The Savaria Symphony Orchestra, founded in 1962, has become one of the most significant representatives of Hungarian music in the past few years. Its repertoire includes classical and romantic compositions and music from the 20th century. Besides performing as a symphony orchestra, the musicians of the ensemble frequently feature at opera galas of very high artistic standard. The orchestra regularly performs at various Hungarian and international festivals including International Bartók Festival and Seminar and the Iseum Festival. For its outstanding quality of work, the orchestra received the Béla Bartók-Ditta Pásztory Award in 1990.

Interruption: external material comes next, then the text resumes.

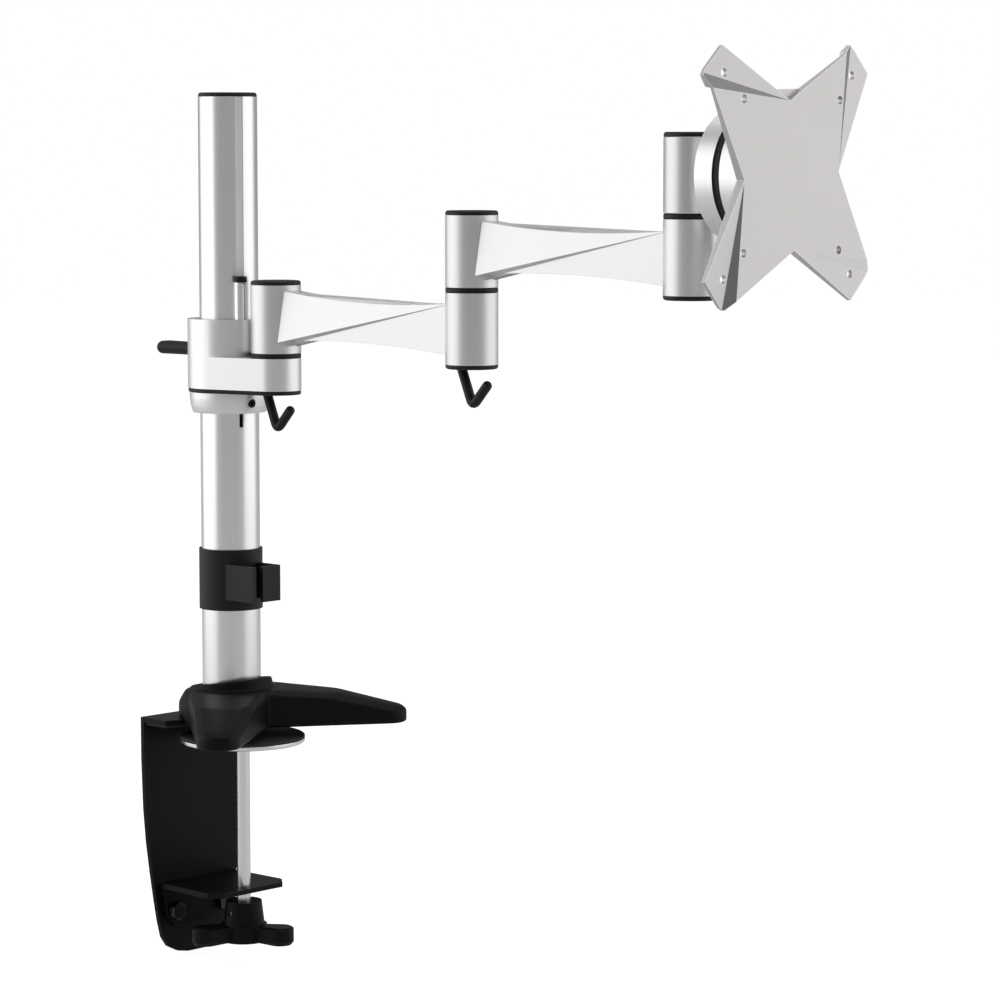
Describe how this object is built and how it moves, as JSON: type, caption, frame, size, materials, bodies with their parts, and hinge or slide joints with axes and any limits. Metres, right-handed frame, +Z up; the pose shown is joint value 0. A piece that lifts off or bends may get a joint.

The Savaria Symphony Orchestra is also renowned for being a successful performer of contemporary music. To acknowledge this fact, and to reward its remarkable success in performing and popularising Hungarian musical compositions, the orchestra was awarded the prize offered by the ARTISJUS Foundation of Music in 2001. The professional artistic standard represented by the orchestra is justified by a series of concerts broadcast in the radio, on TV and on LPs. The orchestra is well known all over Europe. It has performed in France, Germany, The Netherlands, Slovakia, Luxembourg, Switzerland, Ireland, Turkey, Italy and other countries of Europe, as well as in South Korea. In the towns and cities of Austria they perform on a regular basis.
The artistic leader and chief conductor of the orchestra is Gergely Vajda, whose professionalism, both as composer and conductor, is acknowledged in Europe and in the United States of America.